Senate Bill 125 would do away with the provision in state law that prohibits local governments from imposing rent control in their communities.

Major corporations, some based overseas, have increasingly been buying up residential property in Georgia in recent years and charging tenants exorbitant rents, Rodney Mullins, an affordable housing advocate who worked on housing issues at the federal level under the Obama administration, told members of the state Senate’s Urban Affairs Committee Thursday. Rents have been going up by 20% to 30% a year in some locations, Mullins said.

“Parts of Georgia are housing deserts when it comes to affordability,” he said. “People are living in Walmart parking lots.”

Mullins said soaring rents are wreaking havoc on Georgians indirectly beyond having to dig deeper into their wallets to afford a place to live.

“If you continue this erosion of the home … it will push people into areas where they have no transportation,” he said. “Without transportation, you’ve made it really tough to maintain a job.”

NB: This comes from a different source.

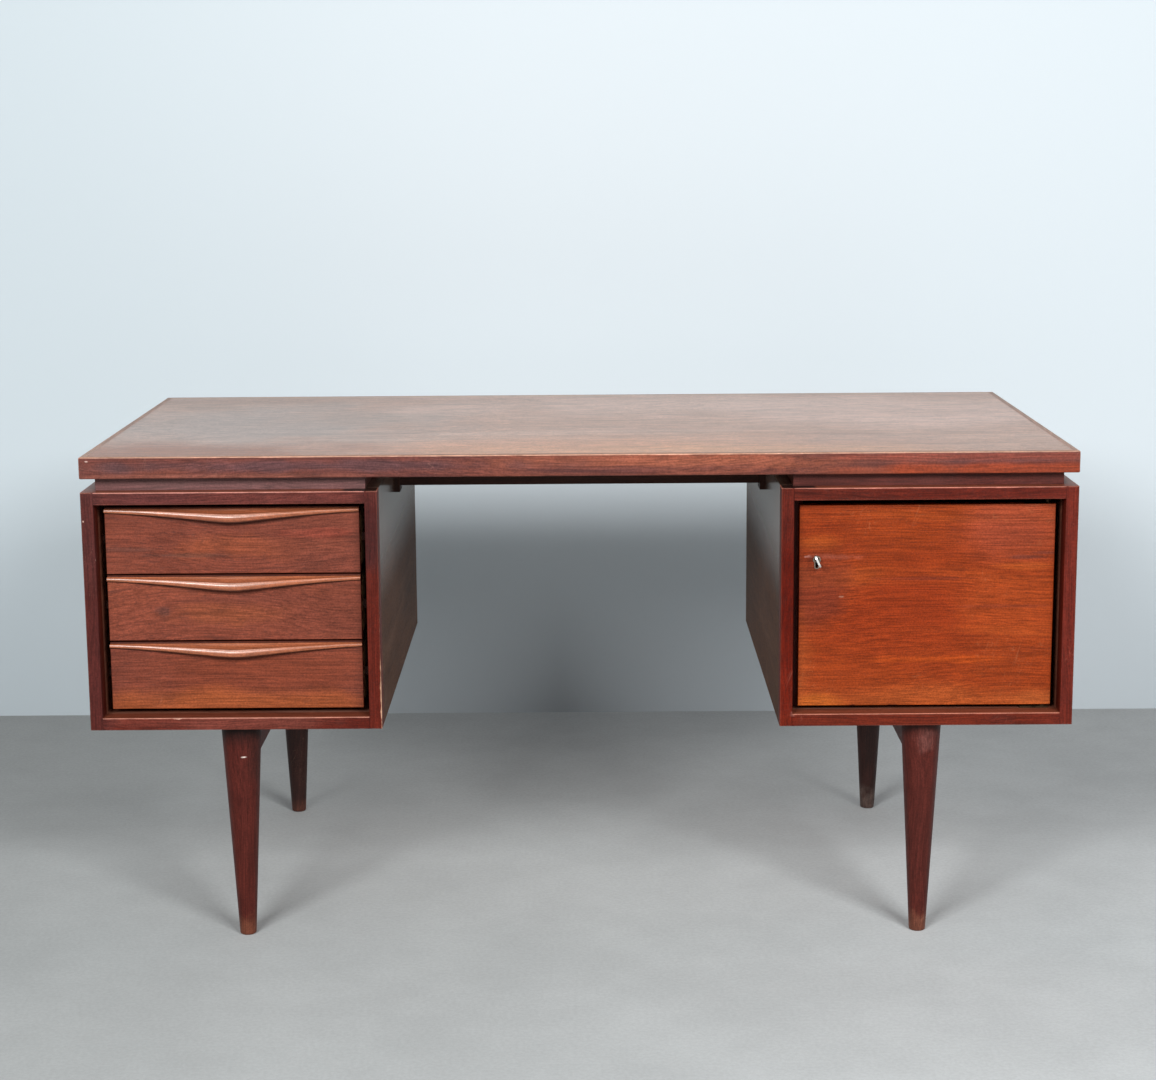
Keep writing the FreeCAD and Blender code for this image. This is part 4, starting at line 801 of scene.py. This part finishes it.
# Paints the nose's highlight and its underside's shade; also gives how dull the nose is
def paintNose(tree, place, colour, name, nose, axis, seed):
    x, y, z = splitVector(tree, place)
    rubbedHighlight = grainColour(tree, place, wood[nose], axis, seed + noseLook["seedStep"])["Color"]
    normal = surfaceNormal(tree)
    likeness = vectorCalc(tree, "DOT_PRODUCT", normal, noseLook["direction"])
    facing = product(tree, spread(tree, likeness, *noseLook["likeness"]), spread(tree, y, *noseLook["depth"]))
    low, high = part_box(name)
    dull = spread(tree, x, *(low.x + (high.x - low.x) * share for share in noseLook["dull"]))
    rubbedHighlight = mixColour(tree, dull, rubbedHighlight, opaque(noseLook["dullTint"]), blend="MULTIPLY")
    colour = mixColour(tree, facing, colour, rubbedHighlight)
    # painted shade on the faces that look down
    downward = spread(tree, splitVector(tree, normal)["Z"], *noseLook["downward"])
    return mixColour(tree, downward, colour, opaque(noseLook["underside"])), dull


# standing is (left, right): beyond that band of X the grain stands upright
# crown is the finish of the faces that look up, nose that of the faces that look forward, a painted highlight
def woodMaterial(name, finish, seed, axis="x", standing=None, blots=(), crown=None, nose=None):
    settings = wood[finish]
    material, tree, shader = newMaterial(
        name,
        settings["rough"],
        coat=settings.get("coat", 0.0),
        coatRough=settings.get("coatRough", coatRoughness),
        specular=settings["gloss"],
    )
    place = objectPlace(tree)
    x, y, z = splitVector(tree, place)
    grain = grainColour(tree, place, settings, axis, seed)
    colour, tone = grain["Color"], grain["Tone"]
    if standing:
        left, right = standing
        upright = grainColour(tree, place, settings, "z", seed + lippingJoint["seedStep"])
        inside = product(tree, calc(tree, "GREATER_THAN", x, left), calc(tree, "LESS_THAN", x, right))
        near = calc(tree, "MINIMUM", apart(tree, x, left), apart(tree, x, right))
        joint = product(tree, spread(tree, near, *lippingJoint["line"]), lippingJoint["lineShare"])
        colour = mixColour(tree, inside, upright["Color"], colour)
        colour = mixColour(tree, joint, colour, opaque(settings["streak"]))
        change = calc(tree, "SUBTRACT", tone, upright["Tone"])
        tone = calc(tree, "MULTIPLY_ADD", inside, change, upright["Tone"])
    if name.endswith("_drawer_front"):
        colour = paintLipShadow(tree, place, colour, name)
    colour = paintPatches(tree, place, colour, tone, blots)
    if standing:
        colour = paintPatches(tree, place, colour, tone, wornHighlightLines[name], inside)
    if crown:
        colour = paintCrown(tree, place, colour, crown, axis, seed, besideSpacer=bool(standing))
    if nose:
        colour, dull = paintNose(tree, place, colour, name, nose, axis, seed)
        change = noseLook["dullCoat"] - settings["coat"]
        plug(tree, shader.inputs["Coat Weight"], calc(tree, "MULTIPLY_ADD", dull, change, settings["coat"]))
    if "polish" in settings:
        low, high, most = settings["polish"]
        plug(tree, shader.inputs["Coat Weight"], spread(tree, z, low, high, 0.0, most))
    scratch = useGroup(tree, "scratch", Vector=place, Amount=settings["scratches"])[0]
    dust = useGroup(tree, "dust", Vector=place, Amount=settings.get("dust", 0.0))[0]
    # edge mask: worn wood, and painted highlight on edges that look up
    wornAndHighlit = useGroup(
        tree,
        "edge",
        Vector=place,
        Width=settings.get("edgeWide", woodSurface["edgeWidth"]),
        Grit=woodSurface["edgeGrit"],
        Cover=settings["edgeCover"],
    )[0]
    if standing:
        wornAndHighlit = product(tree, wornAndHighlit, spread(tree, near, *lippingJoint["unworn"]))
    paleEdgeColour = opaque(settings["edge"])
    colour = mixColour(tree, scratch, colour, paleEdgeColour)
    colour = mixColour(tree, dust, colour, opaque(woodSurface["dustColour"]))
    colour = mixColour(tree, product(tree, wornAndHighlit, woodSurface["edgeShare"]), colour, paleEdgeColour)
    plug(tree, shader.inputs["Base Color"], colour)
    rougher = ((dust, woodSurface["dustRough"]), (scratch, woodSurface["scratchRough"]))
    plugRoughness(tree, shader, settings["rough"], woodSurface["fibreRough"], grain["Fibre"], *rougher)
    height = calc(tree, "SUBTRACT", grain["Height"], product(tree, scratch, woodSurface["scratchDepth"]))
    bump = addBump(tree, shader, height, woodSurface)
    plug(tree, bump.inputs["Normal"], roundedNormal(tree, woodSurface["easedEdge"]))
    return material


# Metal finishes. darkFrom is the depth from which the key is in the shade of its keyhole
metals = {
    "screwSteel": {"base": (0.50, 0.49, 0.46), "dull": (0.20, 0.17, 0.14), "rough": 0.42, "stain": 0.5},
    "hingeBrass": {"base": (0.055, 0.032, 0.018), "dull": (0.020, 0.013, 0.009), "rough": 0.55, "stain": 0.9},
    "boltBrass": {"base": (0.52, 0.38, 0.19), "dull": (0.25, 0.17, 0.09), "rough": 0.38, "stain": 0.5},
    "lockSteel": {"base": (0.48, 0.46, 0.42), "dull": (0.20, 0.16, 0.12), "rough": 0.40, "stain": 0.5},
    "rimNickel": {"base": (0.26, 0.20, 0.16), "dull": (0.10, 0.07, 0.055), "rough": 0.42, "stain": 0.6},
    "keyNickel": {
        "base": (0.88, 0.85, 0.80), "dull": (0.50, 0.45, 0.38), "rough": 0.26, "stain": 0.3,
        "darkFrom": -0.3335, "darkColour": (0.10, 0.08, 0.065),
    },
}

metalSurface = {
    "brushing": {"often": (60, 2600, 2600), "detail": 2},
    "stains": {"scale": 130, "detail": 5, "rough": 0.65, "limits": (0.48, 0.68)},
    "brushedRough": 0.16,
    "stainRough": 0.3,
    "darkFade": (-0.002, 0.001),  # round darkFrom
    "bump": 0.2,
    "bumpHeight": 0.00008,
}


def metalMaterial(name, finish, axis="x"):
    settings = metals[finish]
    material, tree, shader = newMaterial(name, settings["rough"], metallic=1.0)
    place = objectPlace(tree)
    lines = noise(tree, turned(tree, place, grainTurns[axis]), **metalSurface["brushing"])
    stain = product(tree, pattern(tree, place, **metalSurface["stains"]), settings["stain"])
    colour = mixColour(tree, stain, opaque(settings["base"]), opaque(settings["dull"]))
    if "darkFrom" in settings:
        inward = spread(
            tree,
            splitVector(tree, place)["Y"],
            *(settings["darkFrom"] + fade for fade in metalSurface["darkFade"]),
        )
        colour = mixColour(tree, inward, colour, opaque(settings["darkColour"]))
    plug(tree, shader.inputs["Base Color"], colour)
    rougher = (stain, metalSurface["stainRough"])
    plugRoughness(tree, shader, settings["rough"], metalSurface["brushedRough"], lines, rougher)
    addBump(tree, shader, lines, metalSurface)
    return material


# Which finish each node gets, and the direction of its grain
nodeFinish = {
    "desktop_panel": ("topVeneer", "x"),
    "desktop_front_lipping": ("topEdge", "x"),
    "desktop_rear_lipping": ("topEdge", "x"),
    "desktop_left_lipping": ("topEdge", "y"),
    "desktop_right_lipping": ("topEdge", "y"),
    "kneehole_rail": ("railWood", "x"),
    "kneehole_rail_blocks": ("railWood", "z"),
    "drawer_runners": ("runnerWood", "y"),
    "lock_batten": ("caseEdge", "z"),
    "door_panel": ("doorVeneer", "x"),
    "cupboard_shelf": ("caseVeneer", "x"),
}
for side in ("left", "right"):
    nodeFinish.update({
        f"{side}_spacer_battens": (f"{side}SpacerWood", "x"),
        f"{side}_outer_side": ("caseVeneer", "y"),
        f"{side}_inner_side": ("innerVeneer", "y"),
        f"{side}_top_board": ("caseVeneer", "x"),
        f"{side}_bottom_board": ("caseVeneer", "x"),
        f"{side}_back_panel": ("backVeneer", "x"),
        f"{side}_front_lippings": ("caseEdge", "x"),
        f"{side}_leg_rail": ("legWood", "y"),
        f"front_{side}_leg": ("legWood", "z"),
        f"rear_{side}_leg": ("rearLegWood", "z"),
    })
for drawer in ("upper", "middle", "lower"):
    nodeFinish.update({
        f"{drawer}_drawer_front": ("drawerVeneer", "x"),
        f"{drawer}_drawer_handle": ("handleWood", "x"),
        f"{drawer}_drawer_left_side": ("drawerBoxWood", "y"),
        f"{drawer}_drawer_right_side": ("drawerBoxWood", "y"),
        f"{drawer}_drawer_back": ("drawerBoxWood", "x"),
        f"{drawer}_drawer_bottom": ("plywood", "x"),
    })

nodeMetal = {
    "desktop_screws": ("screwSteel", "x"),
    "rail_block_screws": ("screwSteel", "x"),
    "leg_rail_screws": ("screwSteel", "x"),
    "door_pivot_pins": ("hingeBrass", "x"),
    "door_pivot_plates": ("hingeBrass", "x"),
    "shelf_pins": ("boltBrass", "y"),
    "lock_case": ("lockSteel", "z"),
    "strike_plate": ("lockSteel", "z"),
    "lock_bolt": ("boltBrass", "x"),
    "key": ("keyNickel", "y"),
    "keyhole_escutcheon": ("rimNickel", "z"),
}

crowns = {"topEdge": "topCrown", "caseEdge": "caseCrown"}
noses = {"handleWood": "handleNose"}
seedStep = 1.37  # gives each node a figure of its own


def nodeMaterial(name, seed):
    if name in nodeMetal:
        return metalMaterial(name, *nodeMetal[name])
    finish, axis = nodeFinish[name]
    standing = None
    if name.endswith("_front_lippings"):
        low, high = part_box(name.replace("front_lippings", "bottom_board"))
        standing = (low.x, high.x)
    blots = patches.get(name, ())
    return woodMaterial(name, finish, seed, axis, standing, blots, crowns.get(finish), noses.get(finish))


for count, name in enumerate(sorted(nodes)):
    slots = nodes[name].data.materials
    slots.clear()
    slots.append(nodeMaterial(name, count * seedStep))
print("finishes painted")


# Studio: floor, wall, world and lamps
studio = {
    "floorSize": 14,  # half of its side
    "floorColour": (0.70, 0.74, 0.75),
    # painted shade: the floor darker towards the left; painted light: paler towards the wall
    "floorLeft": (0.50, 0.53, 0.53),
    "floorFade": (1.3, -1.4),  # from the right colour to the left one
    "floorBack": 1.25,  # how much paler the floor is at the wall
    "floorPaling": (-0.9, 0.9),
    "floorClouds": {"scale": 3, "detail": 6, "rough": 0.7, "limits": (0.3, 0.7), "tones": (0.93, 1.05)},
    "floorGrit": {"scale": 170, "detail": 3, "rough": 0.7, "limits": (0.3, 0.7), "tones": (0.95, 1.05)},
    "wallSize": 7,
    "wallDistance": 0.96,
    "wallColour": (0.80, 0.88, 0.93),
    # painted shade: the wall darker towards the left
    "wallLeft": (0.72, 0.81, 0.86),
    "wallFade": (0.0, -1.2),
    "fill": 0.11,
    "fillColour": (0.97, 0.98, 1.0),
    "lamps": [
        # name, place, aim, size, power, colour
        ("softLeft", (-1.75, -4.13, 2.6), (0, 0, 0.4), (1.6, 1.3), 144, (1.0, 0.995, 0.99)),
        ("softRight", (2.0, -4.02, 2.6), (0, 0, 0.4), (1.6, 1.3), 142, (1.0, 0.995, 0.99)),
    ],
}


def makeSheet(name, size, matrix, material):
    mesh = bmesh.new()
    bmesh.ops.create_grid(mesh, x_segments=1, y_segments=1, size=size, matrix=matrix)
    data = bpy.data.meshes.new(name)
    mesh.to_mesh(data)
    mesh.free()
    data.materials.append(material)
    return bpy.data.objects.new(name, data)


def floorMaterial(settings):
    material, tree, shader = newMaterial("floor", rough=0.75, specular=0.2)
    place = objectPlace(tree)
    x, y, z = splitVector(tree, place)
    leftward = spread(tree, x, *settings["floorFade"])
    colour = mixColour(tree, leftward, opaque(settings["floorColour"]), opaque(settings["floorLeft"]))
    clouds = pattern(tree, place, **settings["floorClouds"])
    grit = pattern(tree, place, **settings["floorGrit"])
    back = spread(tree, y, *settings["floorPaling"], 1.0, settings["floorBack"])
    plug(tree, shader.inputs["Base Color"], shaded(tree, colour, product(tree, clouds, grit, back)))
    return material


def plugEither(tree, end, share, first, second):
    either = addNode(tree, "ShaderNodeMixShader")
    plugAll(tree, either.inputs, (share, first.outputs[0], second.outputs[0]))
    plug(tree, tree.nodes[end].inputs["Surface"], either.outputs[0])


def wallMaterial(settings):  # clear from behind
    material, tree, shader = newMaterial("wall", rough=0.9, specular=0.0)
    leftward = spread(tree, splitVector(tree, objectPlace(tree))["X"], *settings["wallFade"])
    colour = mixColour(tree, leftward, opaque(settings["wallColour"]), opaque(settings["wallLeft"]))
    plug(tree, shader.inputs["Base Color"], colour)
    clear = addNode(tree, "ShaderNodeBsdfTransparent")
    plugEither(tree, "Material Output", surfaceNormal(tree, "Backfacing"), shader, clear)
    return material


def makeWorld(settings):  # the wall's colour where the camera or a reflection sees it, else a weak fill
    world = bpy.data.worlds.new("studio")
    world.use_nodes = True
    tree = world.node_tree
    seen = tree.nodes["Background"]
    seen.inputs["Color"].default_value = opaque(settings["wallColour"])
    fill = addNode(tree, "ShaderNodeBackground")
    fill.inputs["Color"].default_value = opaque(settings["fillColour"])
    fill.inputs["Strength"].default_value = settings["fill"]
    rays = addNode(tree, "ShaderNodeLightPath").outputs
    mirrored = calc(tree, "MAXIMUM", rays["Is Glossy Ray"], rays["Is Transmission Ray"])
    direct = calc(tree, "MAXIMUM", rays["Is Camera Ray"], mirrored)
    plugEither(tree, "World Output", direct, fill, seen)
    return world


def makeLamp(name, place, aim, size, power, colour):
    data = bpy.data.lights.new(name, "AREA")
    data.shape = "RECTANGLE"
    data.size, data.size_y = size
    data.energy = power
    data.color = colour
    lamp = bpy.data.objects.new(name, data)
    lamp.location = place
    lamp.rotation_euler = (Vector(aim) - Vector(place)).to_track_quat("-Z", "Y").to_euler()
    return lamp


def makeStage(settings):
    scene = bpy.context.scene
    floor = makeSheet("floor", settings["floorSize"], Matrix(), floorMaterial(settings))
    upright = Matrix.Rotation(math.radians(90), 4, "X")
    atBack = Matrix.Translation((0, settings["wallDistance"], settings["wallSize"]))
    wall = makeSheet("wall", settings["wallSize"], atBack @ upright, wallMaterial(settings))
    for name in ("visible_diffuse", "visible_glossy", "visible_transmission", "visible_shadow"):
        setattr(wall, name, False)
    for piece in (floor, wall):
        scene.collection.objects.link(piece)
    scene.world = makeWorld(settings)
    for lamp in settings["lamps"]:
        scene.collection.objects.link(makeLamp(*lamp))
    scene.view_settings.view_transform = "Standard"


makeStage(studio)
print("stage set")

“We have a huge problem with tenants being evicted as rents go up,” added state Rep. Terry Cummings, D-Mableton, who was sitting in on Thursday’s Senate committee meeting. “It’s a problem across the state.”

Sen. Donzella James, D-Atlanta, who chairs the all-Democrat Urban Affairs Committee, introduced Senate Bill 125 last February. But the measure went nowhere in the Republican-controlled General Assembly.

Mullins said the bill would represent a good start toward solving the problem of high rents in Georgia. But even if it could get through the legislature, he said more steps would be needed.

“If you have rent control, you have to have an enforcement capacity,” he said. “If you don’t, the law falls flat.”

Sen. David Lucas, D-Macon, suggested Georgia could dip into the state’s unprecedented $11 billion in undesignated surplus to pay for enforcing the law. With the second year of the two-year legislative term beginning in January, the bill remains alive for consideration.